Frontlines of Social Science Research on Korea
Legal Mobilization and Changing Governance: Disability Rights and Accessibility in South Korea.
Wednesday November 9, 2022, 18:00 c.t., Wilhelmstraße 133, Room 30
Abstract
Recent policies related to disabled people exemplify a more legalistic approach to governance in South Korea. In the past two decades, reforms have codified new rights, made rules more detailed and formal, added fines for rule-breaking, and proceduralized dispute resolution mechanisms. What accounts for this legalistic turn, which expands the role of law and courts in policy processes? Most explanations are top-down, emphasizing politicians’ strategies to cope with electoral turnover, judges’ activism, or the state’s treaty commitments. While not wrong, such explanations overlook the role of civil society actors.

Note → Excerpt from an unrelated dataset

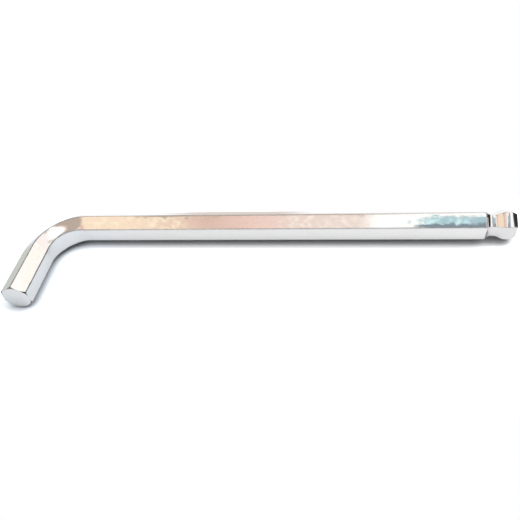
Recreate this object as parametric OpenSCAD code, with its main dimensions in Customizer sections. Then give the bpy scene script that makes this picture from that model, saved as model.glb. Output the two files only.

Through qualitative analysis of Korean movement records, policy deliberations, court cases, interviews, and news coverage related to accessible public transportation and anti-discrimination policy, I trace how activists and lawyers are contributing to the legalistic turn in governance by demanding and using more formalized regulations and participatory policy processes. In so doing, civil society actors are prying open the structure of legal opportunities. This research contributes to broader scholarship on varieties of legalism, policy diffusion, the judicialization of politics, and political participation.
Bio
Celeste Arrington (PhD, UC Berkeley) is Korea Foundation Associate Professor of Political Science and International Affairs at the George Washington University. Her research interests include law and social change, comparative policy processes, and transnational advocacy. Her first book was Accidental Activists: Victim Movements and Government Accountability in Japan and South Korea (Cornell, 2016). She has published articles in Comparative Political Studies, Law & Society Review, Journal of East Asian Studies, Law & Policy, Asian Survey, and elsewhere. With Patricia Goedde, she co-edited Rights Claiming in South Korea (Cambridge, 2021). Her current book project analyzes the legalistic turn in Korean and Japanese governance through paired case studies related to tobacco control and disability rights. In 2022-23, she is on sabbatical at the Ludwig-MaximiliansUniversität München with a research fellowship from the Alexander von Humboldt Foundation.